* Start *

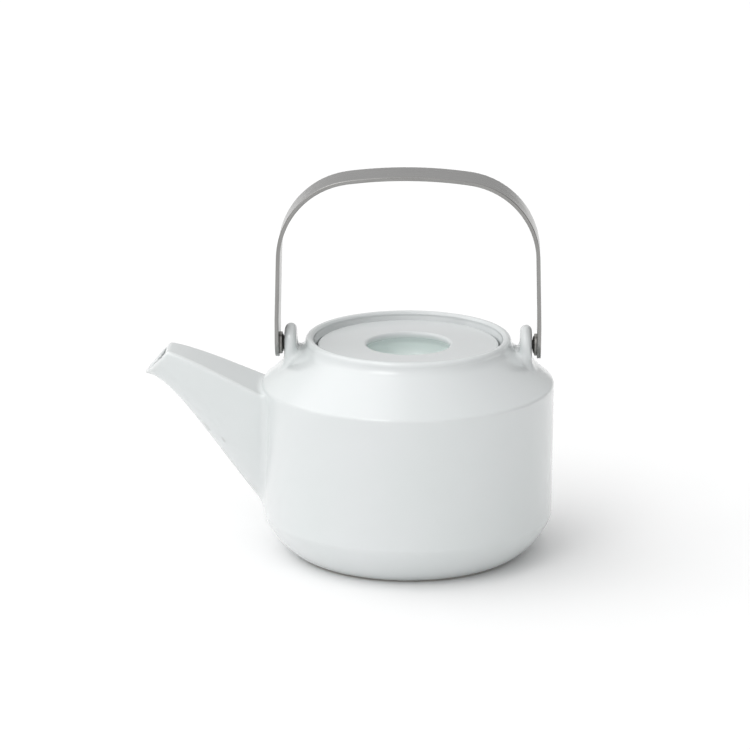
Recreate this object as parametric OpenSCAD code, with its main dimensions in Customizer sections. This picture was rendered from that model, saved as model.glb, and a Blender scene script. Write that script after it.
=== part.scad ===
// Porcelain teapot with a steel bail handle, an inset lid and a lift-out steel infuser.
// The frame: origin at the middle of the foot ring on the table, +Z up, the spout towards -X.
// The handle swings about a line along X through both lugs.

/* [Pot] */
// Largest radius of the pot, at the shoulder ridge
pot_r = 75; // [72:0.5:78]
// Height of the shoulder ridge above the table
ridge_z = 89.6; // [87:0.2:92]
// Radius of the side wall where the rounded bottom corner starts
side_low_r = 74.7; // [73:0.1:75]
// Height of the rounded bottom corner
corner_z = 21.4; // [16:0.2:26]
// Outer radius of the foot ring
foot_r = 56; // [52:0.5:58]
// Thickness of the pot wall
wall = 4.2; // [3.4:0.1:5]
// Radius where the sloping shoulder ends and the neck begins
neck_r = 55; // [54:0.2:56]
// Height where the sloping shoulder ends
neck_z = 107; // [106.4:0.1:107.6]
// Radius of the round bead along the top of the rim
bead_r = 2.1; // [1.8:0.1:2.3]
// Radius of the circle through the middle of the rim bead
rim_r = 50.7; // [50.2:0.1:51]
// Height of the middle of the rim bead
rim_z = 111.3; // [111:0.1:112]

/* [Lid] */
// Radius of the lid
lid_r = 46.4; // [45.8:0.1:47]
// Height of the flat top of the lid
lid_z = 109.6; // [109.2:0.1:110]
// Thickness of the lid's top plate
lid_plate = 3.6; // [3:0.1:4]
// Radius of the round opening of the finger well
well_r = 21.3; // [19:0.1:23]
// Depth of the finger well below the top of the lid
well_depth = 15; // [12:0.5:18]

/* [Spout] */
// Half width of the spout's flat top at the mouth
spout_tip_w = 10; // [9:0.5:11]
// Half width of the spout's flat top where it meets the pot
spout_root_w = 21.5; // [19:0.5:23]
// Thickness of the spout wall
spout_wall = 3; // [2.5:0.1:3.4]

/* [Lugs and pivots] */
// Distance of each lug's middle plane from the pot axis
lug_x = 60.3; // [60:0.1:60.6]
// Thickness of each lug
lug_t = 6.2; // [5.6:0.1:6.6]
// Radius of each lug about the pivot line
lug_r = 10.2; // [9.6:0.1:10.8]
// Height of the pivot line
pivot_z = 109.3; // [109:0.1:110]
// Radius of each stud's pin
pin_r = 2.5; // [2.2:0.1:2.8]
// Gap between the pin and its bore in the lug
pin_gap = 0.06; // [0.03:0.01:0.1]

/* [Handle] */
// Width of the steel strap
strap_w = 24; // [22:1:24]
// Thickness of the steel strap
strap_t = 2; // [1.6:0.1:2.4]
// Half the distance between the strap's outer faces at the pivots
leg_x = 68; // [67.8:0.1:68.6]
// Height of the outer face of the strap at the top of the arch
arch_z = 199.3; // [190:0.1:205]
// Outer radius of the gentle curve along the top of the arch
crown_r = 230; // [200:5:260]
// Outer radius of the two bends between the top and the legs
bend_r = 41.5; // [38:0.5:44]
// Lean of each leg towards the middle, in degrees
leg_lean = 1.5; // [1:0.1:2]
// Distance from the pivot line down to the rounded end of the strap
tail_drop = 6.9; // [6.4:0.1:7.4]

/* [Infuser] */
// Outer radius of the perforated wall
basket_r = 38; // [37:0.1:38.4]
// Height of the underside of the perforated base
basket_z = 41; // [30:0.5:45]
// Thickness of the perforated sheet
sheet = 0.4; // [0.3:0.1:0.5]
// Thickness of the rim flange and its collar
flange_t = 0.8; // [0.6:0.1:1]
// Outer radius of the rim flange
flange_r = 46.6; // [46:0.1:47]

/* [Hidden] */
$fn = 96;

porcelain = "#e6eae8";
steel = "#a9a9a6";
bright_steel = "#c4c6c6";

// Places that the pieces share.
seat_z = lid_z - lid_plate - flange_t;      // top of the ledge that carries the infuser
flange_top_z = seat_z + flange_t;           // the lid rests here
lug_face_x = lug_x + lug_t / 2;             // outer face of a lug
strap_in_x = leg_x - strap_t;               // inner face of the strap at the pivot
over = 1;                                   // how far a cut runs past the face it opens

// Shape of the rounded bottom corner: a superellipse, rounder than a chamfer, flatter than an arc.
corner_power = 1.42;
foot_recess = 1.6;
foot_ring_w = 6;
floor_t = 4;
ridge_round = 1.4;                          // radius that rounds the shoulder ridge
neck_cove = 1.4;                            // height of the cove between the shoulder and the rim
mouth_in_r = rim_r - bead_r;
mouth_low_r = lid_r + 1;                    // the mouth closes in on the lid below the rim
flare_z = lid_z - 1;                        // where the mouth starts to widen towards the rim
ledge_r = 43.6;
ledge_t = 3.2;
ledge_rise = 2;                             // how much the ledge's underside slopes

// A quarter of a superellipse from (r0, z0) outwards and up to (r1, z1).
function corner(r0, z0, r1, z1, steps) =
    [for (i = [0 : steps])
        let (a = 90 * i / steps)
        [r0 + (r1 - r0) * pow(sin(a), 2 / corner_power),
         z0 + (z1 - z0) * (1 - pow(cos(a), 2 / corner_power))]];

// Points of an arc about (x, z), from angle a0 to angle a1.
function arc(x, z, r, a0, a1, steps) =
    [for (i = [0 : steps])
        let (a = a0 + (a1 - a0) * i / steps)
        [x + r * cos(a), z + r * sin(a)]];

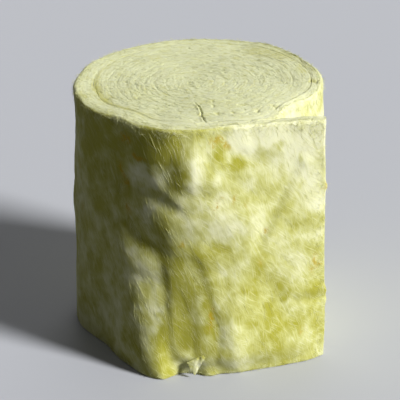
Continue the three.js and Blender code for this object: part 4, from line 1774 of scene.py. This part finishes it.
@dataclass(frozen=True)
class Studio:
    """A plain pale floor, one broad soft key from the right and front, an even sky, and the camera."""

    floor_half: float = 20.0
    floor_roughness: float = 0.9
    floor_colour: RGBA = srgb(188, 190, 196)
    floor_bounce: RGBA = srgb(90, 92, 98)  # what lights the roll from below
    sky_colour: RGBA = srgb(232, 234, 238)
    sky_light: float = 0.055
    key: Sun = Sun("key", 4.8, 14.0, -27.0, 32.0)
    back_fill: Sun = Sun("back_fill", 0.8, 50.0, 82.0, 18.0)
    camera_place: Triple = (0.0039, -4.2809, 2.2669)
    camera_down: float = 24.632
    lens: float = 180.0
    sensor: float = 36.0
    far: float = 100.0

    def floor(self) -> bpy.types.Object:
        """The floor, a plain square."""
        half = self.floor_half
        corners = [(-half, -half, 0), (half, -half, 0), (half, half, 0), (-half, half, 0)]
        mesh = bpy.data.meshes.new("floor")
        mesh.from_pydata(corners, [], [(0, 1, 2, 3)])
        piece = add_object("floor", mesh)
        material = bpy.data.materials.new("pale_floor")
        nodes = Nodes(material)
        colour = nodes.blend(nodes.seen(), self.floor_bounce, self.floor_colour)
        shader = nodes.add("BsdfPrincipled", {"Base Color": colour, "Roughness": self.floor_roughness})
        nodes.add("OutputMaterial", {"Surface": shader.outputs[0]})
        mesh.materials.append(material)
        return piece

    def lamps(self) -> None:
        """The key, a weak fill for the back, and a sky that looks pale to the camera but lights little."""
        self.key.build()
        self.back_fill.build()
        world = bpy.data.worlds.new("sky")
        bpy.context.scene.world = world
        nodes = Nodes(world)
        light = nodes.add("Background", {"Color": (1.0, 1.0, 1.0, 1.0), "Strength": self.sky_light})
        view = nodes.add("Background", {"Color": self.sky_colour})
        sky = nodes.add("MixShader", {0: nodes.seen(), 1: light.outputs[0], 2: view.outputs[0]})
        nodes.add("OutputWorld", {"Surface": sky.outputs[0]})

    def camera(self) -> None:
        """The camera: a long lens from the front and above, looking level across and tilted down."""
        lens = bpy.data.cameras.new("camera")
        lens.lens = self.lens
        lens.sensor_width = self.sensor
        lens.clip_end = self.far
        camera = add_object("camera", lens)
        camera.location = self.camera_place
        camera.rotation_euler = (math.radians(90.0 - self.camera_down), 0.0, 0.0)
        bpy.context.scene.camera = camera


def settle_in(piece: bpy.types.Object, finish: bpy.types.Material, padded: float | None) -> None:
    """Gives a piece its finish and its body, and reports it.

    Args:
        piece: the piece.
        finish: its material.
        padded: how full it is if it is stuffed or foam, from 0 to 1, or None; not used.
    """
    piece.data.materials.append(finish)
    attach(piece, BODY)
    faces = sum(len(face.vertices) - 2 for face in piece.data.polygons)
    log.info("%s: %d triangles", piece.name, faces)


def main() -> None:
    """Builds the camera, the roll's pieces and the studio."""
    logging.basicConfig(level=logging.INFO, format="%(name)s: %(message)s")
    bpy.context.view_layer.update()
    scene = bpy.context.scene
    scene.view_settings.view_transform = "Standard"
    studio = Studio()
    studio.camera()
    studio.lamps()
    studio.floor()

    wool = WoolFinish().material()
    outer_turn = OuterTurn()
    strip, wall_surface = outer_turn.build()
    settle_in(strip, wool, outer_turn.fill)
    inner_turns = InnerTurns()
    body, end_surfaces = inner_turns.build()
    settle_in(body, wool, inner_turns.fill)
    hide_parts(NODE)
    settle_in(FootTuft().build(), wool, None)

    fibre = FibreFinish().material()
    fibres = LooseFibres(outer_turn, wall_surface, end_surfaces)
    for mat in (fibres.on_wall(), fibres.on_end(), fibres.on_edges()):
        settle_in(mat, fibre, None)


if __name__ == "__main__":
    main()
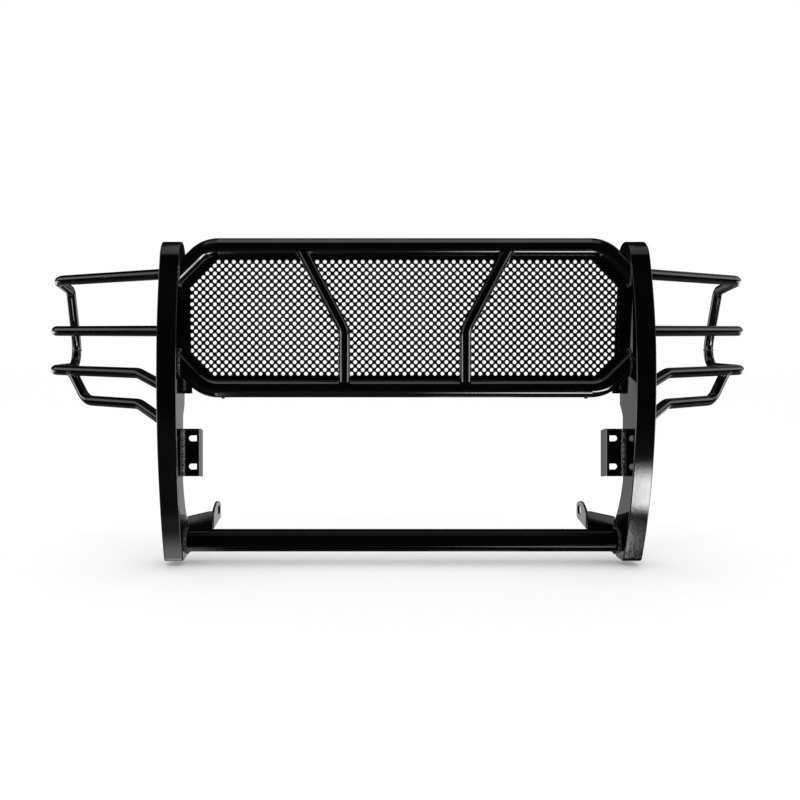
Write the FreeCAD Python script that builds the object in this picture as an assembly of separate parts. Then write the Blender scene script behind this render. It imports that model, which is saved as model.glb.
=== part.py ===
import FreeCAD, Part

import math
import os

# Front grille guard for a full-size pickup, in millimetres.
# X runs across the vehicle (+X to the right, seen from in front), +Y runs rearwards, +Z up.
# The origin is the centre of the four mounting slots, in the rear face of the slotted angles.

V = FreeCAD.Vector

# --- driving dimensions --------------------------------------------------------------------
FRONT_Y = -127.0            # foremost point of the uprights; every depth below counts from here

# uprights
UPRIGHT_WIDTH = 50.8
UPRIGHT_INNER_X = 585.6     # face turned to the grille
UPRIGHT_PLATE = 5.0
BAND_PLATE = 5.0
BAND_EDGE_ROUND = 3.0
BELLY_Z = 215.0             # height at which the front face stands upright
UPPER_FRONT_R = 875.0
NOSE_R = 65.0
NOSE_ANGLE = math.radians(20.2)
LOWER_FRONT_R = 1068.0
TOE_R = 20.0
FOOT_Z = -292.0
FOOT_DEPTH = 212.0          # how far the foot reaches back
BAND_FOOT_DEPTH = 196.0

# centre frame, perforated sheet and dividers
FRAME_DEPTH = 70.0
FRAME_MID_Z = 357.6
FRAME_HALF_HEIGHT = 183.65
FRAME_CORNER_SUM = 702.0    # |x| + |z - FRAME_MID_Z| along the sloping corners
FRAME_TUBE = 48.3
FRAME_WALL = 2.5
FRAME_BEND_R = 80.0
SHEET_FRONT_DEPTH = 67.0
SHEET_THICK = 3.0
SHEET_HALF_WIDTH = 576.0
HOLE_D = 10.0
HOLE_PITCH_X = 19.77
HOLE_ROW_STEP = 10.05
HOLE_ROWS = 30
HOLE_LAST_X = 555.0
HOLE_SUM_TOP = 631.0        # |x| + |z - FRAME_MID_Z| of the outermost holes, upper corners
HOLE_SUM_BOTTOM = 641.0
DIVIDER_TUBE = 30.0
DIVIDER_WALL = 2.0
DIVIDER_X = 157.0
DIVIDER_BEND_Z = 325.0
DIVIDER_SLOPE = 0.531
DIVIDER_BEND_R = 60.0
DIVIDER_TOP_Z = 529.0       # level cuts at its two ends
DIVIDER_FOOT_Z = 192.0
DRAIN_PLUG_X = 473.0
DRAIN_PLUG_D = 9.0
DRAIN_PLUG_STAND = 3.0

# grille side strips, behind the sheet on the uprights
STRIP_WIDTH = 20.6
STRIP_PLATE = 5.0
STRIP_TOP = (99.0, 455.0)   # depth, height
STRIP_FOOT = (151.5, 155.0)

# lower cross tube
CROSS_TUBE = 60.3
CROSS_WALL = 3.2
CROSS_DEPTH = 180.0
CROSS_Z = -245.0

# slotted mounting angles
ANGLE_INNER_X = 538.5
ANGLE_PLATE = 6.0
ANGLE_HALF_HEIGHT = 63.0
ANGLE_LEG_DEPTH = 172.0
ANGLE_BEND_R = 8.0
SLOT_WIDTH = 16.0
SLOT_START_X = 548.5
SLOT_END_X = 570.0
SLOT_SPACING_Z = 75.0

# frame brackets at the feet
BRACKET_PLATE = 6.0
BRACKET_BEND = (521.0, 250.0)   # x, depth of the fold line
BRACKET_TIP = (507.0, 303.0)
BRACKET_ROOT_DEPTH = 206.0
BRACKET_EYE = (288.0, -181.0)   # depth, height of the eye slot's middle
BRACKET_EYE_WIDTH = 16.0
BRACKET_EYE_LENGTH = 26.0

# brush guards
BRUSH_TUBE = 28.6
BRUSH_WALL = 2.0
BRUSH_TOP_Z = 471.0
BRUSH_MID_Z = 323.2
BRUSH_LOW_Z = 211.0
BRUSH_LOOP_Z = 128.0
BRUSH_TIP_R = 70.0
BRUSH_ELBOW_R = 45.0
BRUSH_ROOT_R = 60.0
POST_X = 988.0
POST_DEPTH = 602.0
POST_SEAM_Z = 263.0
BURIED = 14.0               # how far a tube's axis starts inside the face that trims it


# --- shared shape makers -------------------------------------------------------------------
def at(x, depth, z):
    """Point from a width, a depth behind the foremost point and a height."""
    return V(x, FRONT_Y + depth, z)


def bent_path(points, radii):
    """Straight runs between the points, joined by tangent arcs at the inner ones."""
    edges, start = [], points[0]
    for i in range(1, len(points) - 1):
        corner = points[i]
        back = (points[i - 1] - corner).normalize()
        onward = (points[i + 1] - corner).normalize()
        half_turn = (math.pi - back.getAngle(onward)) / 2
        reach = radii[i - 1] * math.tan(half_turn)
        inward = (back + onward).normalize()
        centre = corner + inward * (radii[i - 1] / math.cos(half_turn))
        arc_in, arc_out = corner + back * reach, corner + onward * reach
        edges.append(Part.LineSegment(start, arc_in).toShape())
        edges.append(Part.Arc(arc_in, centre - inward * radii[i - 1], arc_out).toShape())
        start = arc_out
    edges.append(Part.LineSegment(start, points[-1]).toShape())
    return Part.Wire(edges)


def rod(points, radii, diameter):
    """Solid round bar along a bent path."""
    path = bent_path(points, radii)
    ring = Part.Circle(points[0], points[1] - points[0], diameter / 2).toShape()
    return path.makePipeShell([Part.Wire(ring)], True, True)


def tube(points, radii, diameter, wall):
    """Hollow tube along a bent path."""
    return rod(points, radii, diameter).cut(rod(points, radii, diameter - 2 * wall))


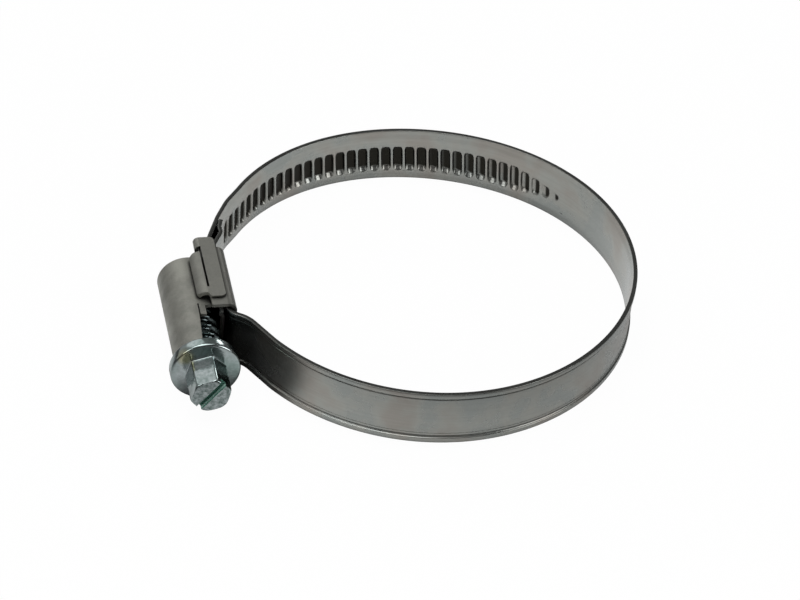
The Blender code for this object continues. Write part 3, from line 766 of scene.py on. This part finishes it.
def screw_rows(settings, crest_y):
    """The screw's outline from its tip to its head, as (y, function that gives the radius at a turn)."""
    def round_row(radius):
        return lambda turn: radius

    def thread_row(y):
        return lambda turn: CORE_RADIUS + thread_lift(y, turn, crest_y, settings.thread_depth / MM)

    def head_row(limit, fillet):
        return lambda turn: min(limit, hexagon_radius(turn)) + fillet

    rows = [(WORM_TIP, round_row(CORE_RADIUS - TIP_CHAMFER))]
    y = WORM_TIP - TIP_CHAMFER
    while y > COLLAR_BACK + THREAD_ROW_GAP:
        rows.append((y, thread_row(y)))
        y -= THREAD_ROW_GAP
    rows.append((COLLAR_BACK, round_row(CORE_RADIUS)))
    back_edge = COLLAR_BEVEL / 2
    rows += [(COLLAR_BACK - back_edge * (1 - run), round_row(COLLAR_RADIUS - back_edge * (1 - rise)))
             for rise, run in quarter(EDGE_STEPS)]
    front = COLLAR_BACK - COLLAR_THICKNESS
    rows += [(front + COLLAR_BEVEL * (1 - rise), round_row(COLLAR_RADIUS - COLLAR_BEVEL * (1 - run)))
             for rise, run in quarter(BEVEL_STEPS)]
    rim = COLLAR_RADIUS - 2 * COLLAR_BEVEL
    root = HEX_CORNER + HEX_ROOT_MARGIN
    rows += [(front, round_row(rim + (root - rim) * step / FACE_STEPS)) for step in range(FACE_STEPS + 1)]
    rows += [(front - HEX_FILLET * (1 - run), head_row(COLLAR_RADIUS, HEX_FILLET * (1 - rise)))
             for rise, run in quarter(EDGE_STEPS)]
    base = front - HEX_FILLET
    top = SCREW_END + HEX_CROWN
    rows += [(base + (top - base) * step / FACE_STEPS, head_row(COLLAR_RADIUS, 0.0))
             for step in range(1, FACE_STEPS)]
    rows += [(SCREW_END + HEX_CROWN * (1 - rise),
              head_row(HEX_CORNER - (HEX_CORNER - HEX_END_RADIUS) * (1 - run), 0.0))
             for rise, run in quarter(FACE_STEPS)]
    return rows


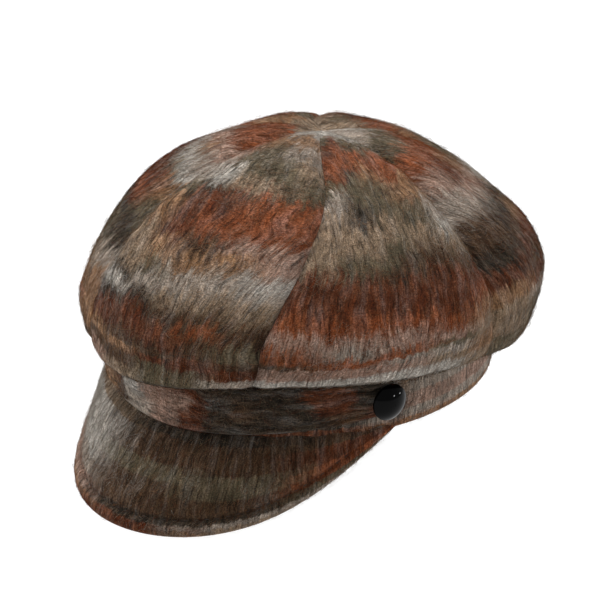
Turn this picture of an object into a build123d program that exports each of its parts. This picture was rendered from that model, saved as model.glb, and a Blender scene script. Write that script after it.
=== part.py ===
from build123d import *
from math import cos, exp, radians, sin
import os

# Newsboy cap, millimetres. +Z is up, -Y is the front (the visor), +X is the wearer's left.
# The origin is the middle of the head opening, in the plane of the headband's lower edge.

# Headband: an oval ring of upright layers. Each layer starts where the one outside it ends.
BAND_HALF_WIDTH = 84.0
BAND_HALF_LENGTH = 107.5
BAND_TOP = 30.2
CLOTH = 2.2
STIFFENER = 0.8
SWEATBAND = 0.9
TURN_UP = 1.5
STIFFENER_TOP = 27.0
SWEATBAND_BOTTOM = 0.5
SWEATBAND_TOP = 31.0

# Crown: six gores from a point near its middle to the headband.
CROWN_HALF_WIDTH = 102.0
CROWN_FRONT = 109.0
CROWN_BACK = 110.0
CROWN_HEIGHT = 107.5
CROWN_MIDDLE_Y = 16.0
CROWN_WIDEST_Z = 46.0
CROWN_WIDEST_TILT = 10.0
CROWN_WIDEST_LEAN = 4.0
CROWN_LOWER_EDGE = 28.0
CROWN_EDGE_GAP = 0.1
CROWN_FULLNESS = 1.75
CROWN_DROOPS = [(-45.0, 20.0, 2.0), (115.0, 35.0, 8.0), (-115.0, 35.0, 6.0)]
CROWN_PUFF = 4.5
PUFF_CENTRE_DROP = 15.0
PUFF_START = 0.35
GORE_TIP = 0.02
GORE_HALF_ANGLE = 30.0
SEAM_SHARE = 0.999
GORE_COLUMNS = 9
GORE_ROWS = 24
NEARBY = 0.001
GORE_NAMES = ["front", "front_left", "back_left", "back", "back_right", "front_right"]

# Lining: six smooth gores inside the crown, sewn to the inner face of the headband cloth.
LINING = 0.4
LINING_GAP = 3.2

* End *

▶ **What is needed**:
Copy the records above exactly, from the first line through the line containing "through both lugs.", and include nothing else.

▶ **Exercise solution**:
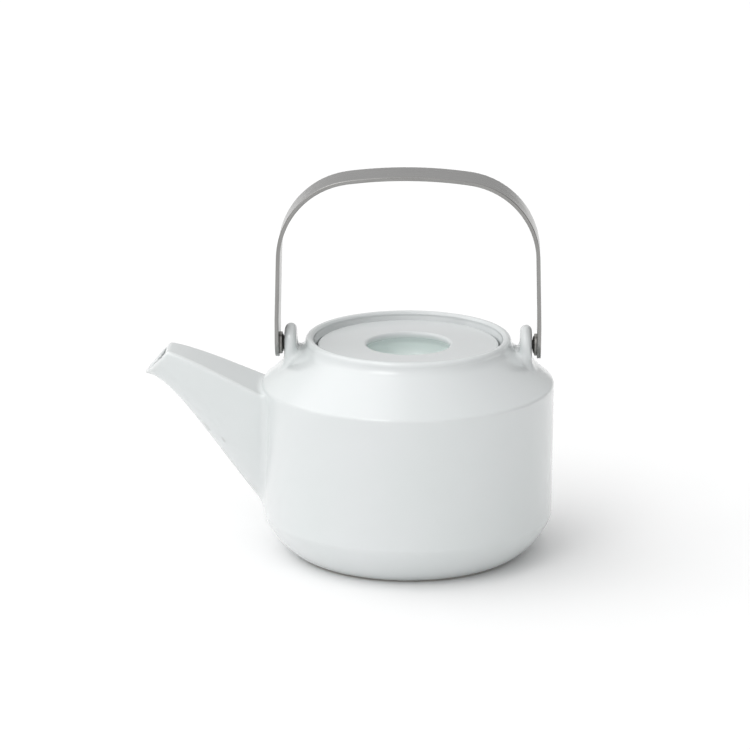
Recreate this object as parametric OpenSCAD code, with its main dimensions in Customizer sections. This picture was rendered from that model, saved as model.glb, and a Blender scene script. Write that script after it.
=== part.scad ===
// Porcelain teapot with a steel bail handle, an inset lid and a lift-out steel infuser.
// The frame: origin at the middle of the foot ring on the table, +Z up, the spout towards -X.
// The handle swings about a line along X through both lugs.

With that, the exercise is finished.